Elle s'inspire d'une étude qui s'appuie sur un millier d'entretiens réalisés au Botswana, au Honduras, au Mexique, en Russie, aux Etats-Unis et au Viet Nam et qui se penche sur les difficultés que rencontrent les personnes à faible revenu lorsqu'elles s'efforcent de gagner leur vie décemment tout en assumant leurs responsabilités familiales. Cette étude montre que par delà les différences individuelles et régionales ce sont un peu partout les mêmes expériences que l'on retrouve parmi les parents qui travaillent, quel que soit par ailleurs leur environnement ou leur culture politique et économique.

L'auteur de cette brochure y évoque en particulier la discrimination que subissent les femmes enceintes ou qui élèvent des enfants lorsque cela est connu. L'auteur ajoute que les hommes qui s'impliquent dans l'éducation de leurs enfants subissent la même discrimination lorsque cela est connu.

Ces entretiens montrent par ailleurs que la probabilité de voir son salaire diminuer, de rater une promotion ou de perdre un emploi est plus grande parmi les personnes ayant des responsabilités familiales qui sont pauvres que parmi celles qui ne le sont pas, ce qui s'explique tout simplement par leurs conditions de travail précaires. Heyman ajoute qu'ils risquent davantage d'entrer dans le cercle vicieux d 'une pauvreté qui s'accroît et qui passe d'une génération à l'autre.

Bien que les hommes n'échappent pas à la discrimination, celle-ci frappe davantage les femmes, qui portent l'essentiel du fardeau au sein de la famille. Non seulement elles ont du mal à trouver du travail, mais elles risquent aussi davantage de le perdre. Les mères faisant partie de l'échantillon qui a été retenu sont nombreuses à choisir un travail moins bien payé, par exemple dans le secteur informel, rien que pour avoir des horaires plus libres.

Le fait que les responsabilités familiales sont une source majeure de discrimination sur le marché du travail, avec tout ce que cela suppose, comme l'absence de conditions de travail décentes, et l'aggravation de l'inégalité entre les sexes et de la pauvreté qu'induisent les conflits entre les responsabilités professionnelles et les responsabilités familiales ont des implications pour les gouvernements sur le plan politique.

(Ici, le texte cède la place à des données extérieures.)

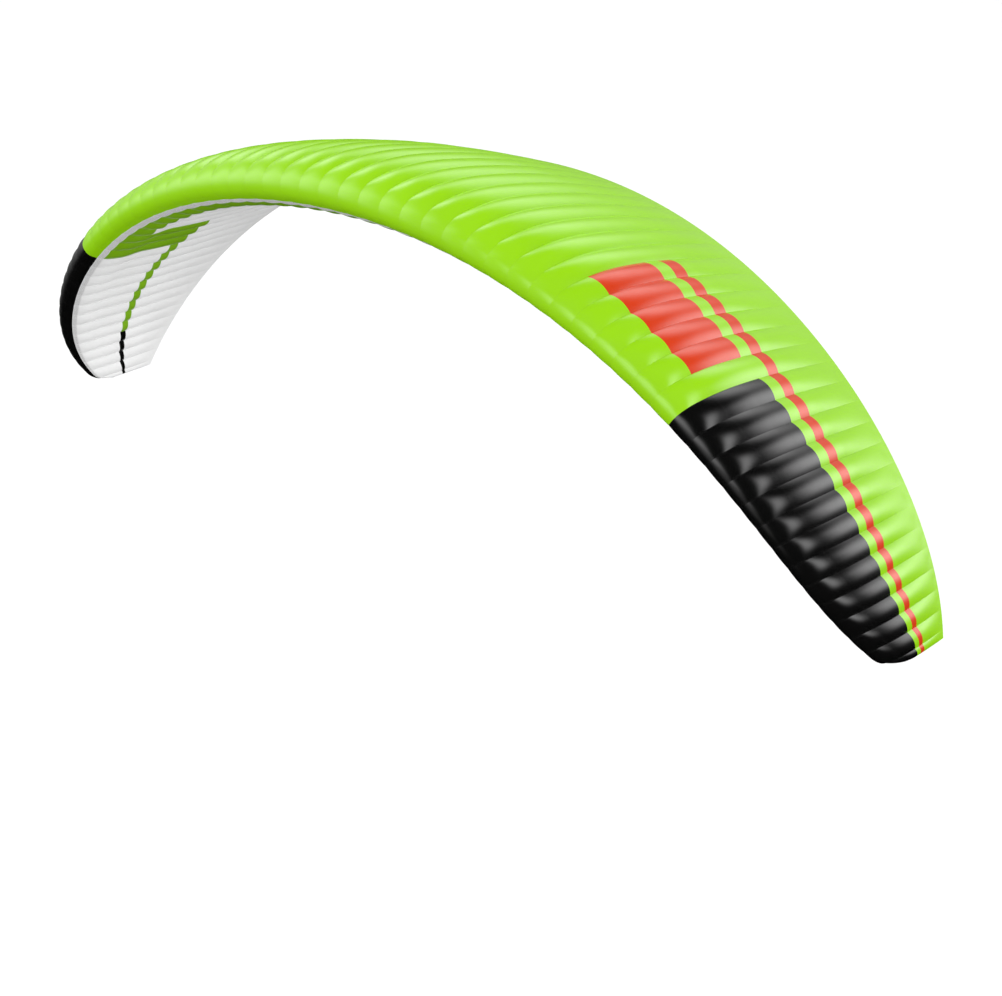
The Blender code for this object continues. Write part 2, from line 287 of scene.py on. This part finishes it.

C'est ce qui apparaît clairement lorsqu'ils sont amenés à traduire les instruments internationaux qui traitent de la question des parents qui travaillent en une législation nationale satisfaisante qui soit susceptible d'être appliquée.

Pour François Eyraud, responsable du Programme des conditions de travail et d'emploi du BIT, il est absolument nécessaire que les gouvernements et les partenaires sociaux s'intéressent davantage aux politiques et mesures qui peuvent aider à atténuer le conflit entre responsabilités professionnelles et responsabilités familiales ( Note 2), et ce d'autant plus que les tendances apparues récemment aussi bien sur le marché de l'emploi que dans la famille ne font que compliquer encore la vie des familles, qui se retrouvent ainsi face à un véritable dilemme. La question se résume en deux mots. Temps ou argent: que choisir?

En 1981, les délégués des gouvernements, des travailleurs et des employeurs à la Conférence internationale du Travail ont adopté la convention n°156 sur les travailleurs ayant des responsabilités familiales, qui traite de ce problème de conflit entre les responsabilités professionnelles et les responsabilités familiales. Cette convention précise que «chaque Membre doit, parmi ses objectifs de politique nationale, viser à permettre aux personnes ayant des responsabilités familiales qui occupent ou désirent occuper un emploi d'exercer leur droit de l'occuper ou de l'obtenir sans faire l'objet de discrimination».

M. Eyraud explique que ce conflit entre responsabilités professionnelles et responsabilités familiales ne peut être résolu que si nous arrivons à les rendre plus compatibles entre elles, et donc si nous prenons des mesures qui tiennent compte à la fois des soucis d'efficacité de l'entreprise et du bien-être des travailleurs.


Note 1

Note 2 - Programme des conditions de travail et d'emploi du BIT.